With their father deployed to Iraq around mid-2000s, a rather innocuous argument morphed into an amateur boxing match in the blink of an eye.
And although neither sister remembers what prompted their lone physical confrontation, as it is with most fights, only the end result is of any real significance.
“She slammed my head against my door,” Anjane said. “It hurt.”
“With one punch,” a still-proud Kathleen boasted.
There was also the time when Anjane “accidentally” threw a pencil at Kathleen’s feet and managed to hit her square in the left eye, scraping the white of her cornea, all because her little sister didn’t exit her room fast enough.
But usually, their battles come in the less-destructive form of trying to one-up the other.
Whether it’s the morning race to the car to sit up front on the drive to school, who has the best grades, or a casual photo shoot that broke out into a personal tug-of-war, the Janda sisters are constantly in competition.
“As long as it keeps pushing them to succeed, then it’s good,” their father, Jason Janda, said.
Growing up, the two sisters were always relatively similar in height. That is until Kathleen hit her growth spurt in the eighth grade.
Shooting up about 2-3 inches over the summer, Kathleen quickly surpassed the lanky Anjane and didn’t stop there.
“That’s when she started inching, and I was like, ‘No! I better eat my veggies,’” Anjane said. “And then she goes skyrocket, and I was like, ‘Gosh.’”
Of course, the youngest Janda didn’t hesitate to use her separation to needle at her sister.
“Once Kathleen reached the point of passing Anjane, she always rubbed it in her face,” said Jason, who’s 6-1 himself. “And now she passes me, she’s taller than I am, so she rubs it in everybody’s face.”

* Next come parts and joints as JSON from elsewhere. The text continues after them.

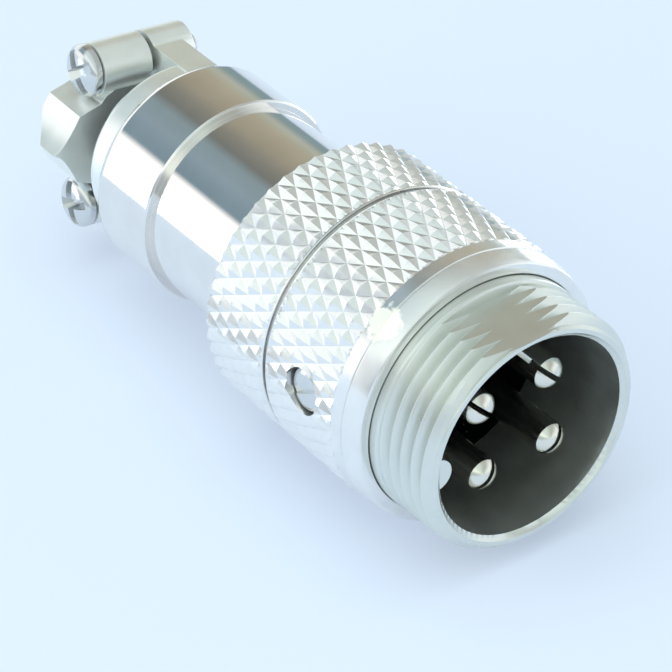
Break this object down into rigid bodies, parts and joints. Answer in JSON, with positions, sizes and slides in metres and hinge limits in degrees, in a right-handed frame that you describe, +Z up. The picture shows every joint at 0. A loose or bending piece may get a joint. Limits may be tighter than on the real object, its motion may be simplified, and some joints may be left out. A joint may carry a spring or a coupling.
{
  "type": "circular cable connector plug",
  "caption": "Male circular cable plug: threaded nose with keyed socket and contact pins, knurled sleeve with a grub screw, and a backshell with a screwed cable clamp.",
  "frame": {"origin": "on the connector's axis, at the front face of the knurled sleeve, where the mating nut on the threaded nose stops", "axes": "+X along the axis out of the threaded nose, the mating direction; the cable leaves along -X; +Z up with the plug lying on its knurled sleeve; the clamp's screw heads face -Y"},
  "size_m": [0.0451, 0.0184, 0.0184],
  "materials": {
    "nickel_plate": "bright satin nickel plating on turned and cast metal",
    "black_insulator": "moulded black phenolic, slightly dusty",
    "silver_contact": "dull silver plating on turned brass",
    "steel_screw": "zinc-plated steel"
  },
  "bodies": {
    "housing": {"front_shell": "nickel_plate", "insulator": "black_insulator", "insulator_plate": "black_insulator", "pin_1": "silver_contact", "pin_2": "silver_contact", "pin_3": "silver_contact", "pin_4": "silver_contact", "retaining_ring": "steel_screw", "knurled_sleeve": "nickel_plate", "set_screw": "steel_screw", "backshell": "nickel_plate"},
    "saddle": {"clamp_saddle": "nickel_plate"},
    "screw_upper": {"clamp_screw_upper": "steel_screw"},
    "screw_lower": {"clamp_screw_lower": "steel_screw"}
  },
  "joints": [
    {"name": "saddle_slide", "type": "slide", "parent": "housing", "child": "saddle", "axis": [0, -0.9945, 0.1045], "range_m": [-0.0003, 0.002]},
    {"name": "upper_screw_turn", "type": "hinge", "parent": "saddle", "child": "screw_upper", "pos_m": [-0.0374, 0.00052, 0.00497], "axis": [0, -0.9945, 0.1045], "range_deg": [-271, 1801]},
    {"name": "lower_screw_turn", "type": "hinge", "parent": "saddle", "child": "screw_lower", "pos_m": [-0.0374, -0.00052, -0.00497], "axis": [0, -0.9945, 0.1045], "range_deg": [-271, 1801]}
  ],
  "couplings": [
    {"joint": "upper_screw_turn", "follows": "saddle_slide", "rad_per_m": 15708},
    {"joint": "lower_screw_turn", "follows": "saddle_slide", "rad_per_m": 15708}
  ]
}
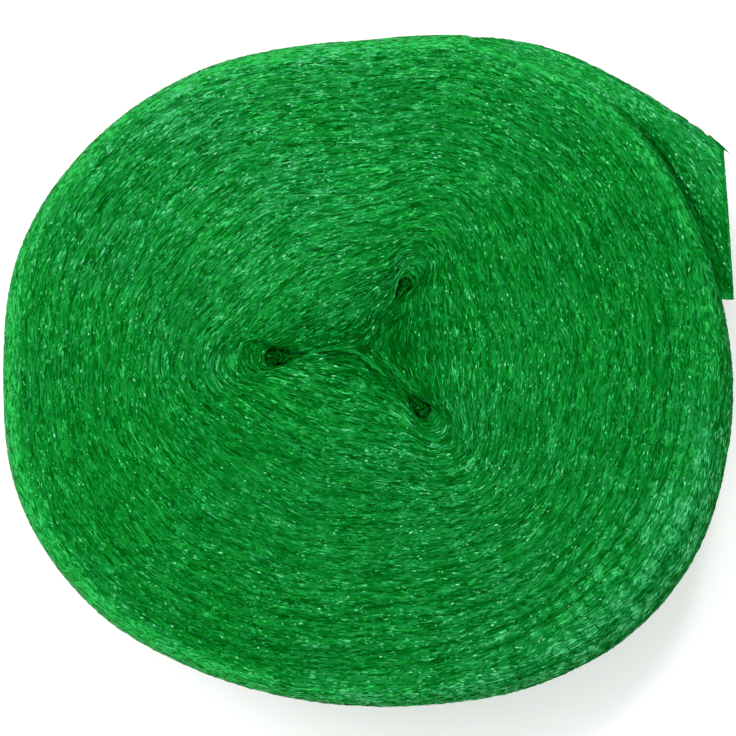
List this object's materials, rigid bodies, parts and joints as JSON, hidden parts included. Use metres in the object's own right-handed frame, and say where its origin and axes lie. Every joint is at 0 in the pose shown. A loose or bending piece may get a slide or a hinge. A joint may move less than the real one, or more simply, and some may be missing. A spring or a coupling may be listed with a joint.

Already a point of issue for Anjane, the height advantage becomes even more apparent at school, where Kathleen can be seen from one end of the school to the next with her head towering over the masses as she walks the halls.
“It’s weird being the tallest on the team because I’m the baby, but I’m still the tallest, so it’s weird,” Kathleen said. “Even in the hallways, you see over everybody and I wear heels sometimes ...”
“That disappoints me,” Anjane interjected.
Making it work
With such depth and experience, and a competitive fire that starts with the Jandas but permeates the entire Lady Knights family, Heights has already put together three seven-game win streaks and has yet to give up a set in district this season.
“It’s a better team environment for the girls this year, and I think a good part of that plays into the fact that AJ (Anjane) and Kathleen are sisters,” Heights coach Chris Wiley said. “The girls feel like there’s more of that sisterly bond this year than we’ve had in the past, and that’s a big reason behind it.”
But it’s together — playing on the same team for the first time — that the Janda sisters have bonded on the court as well, creating quite the dominating force whenever they line up next to one another along the net.
Through the pre-district slate, Anjane led the Lady Knights with 151 kills while adding 12 ½ blocks and 72 digs. While not as much an offensive threat as her big sister, Kathleen’s impact on defense has been unmistakable with 49 ½ blocks, 75 kills and eight aces.
“(The competitiveness) makes them stronger for this year, but next year when AJ’s gone, it’ll make Kathleen that much better of a player because she’s always had to compete at that level,” Wiley said.
Their mother added: “They seem to, this year, really come together and support each other.”
Part of that support comes in the form of honest and heartfelt criticisms, as each tries to make sure the other performs at her best for the betterment of the team.
“I think it’s quite fun,” Anjane said of playing along side her sister.
Of course, as the older sister, the usually reserved Anjane is never shy about telling Kathleen how she can improve, on and off the court.
“She’s more constructive than the other girls with me,” Kathleen said. “But being siblings, you know she has your best interests in (mind), so it works out better.”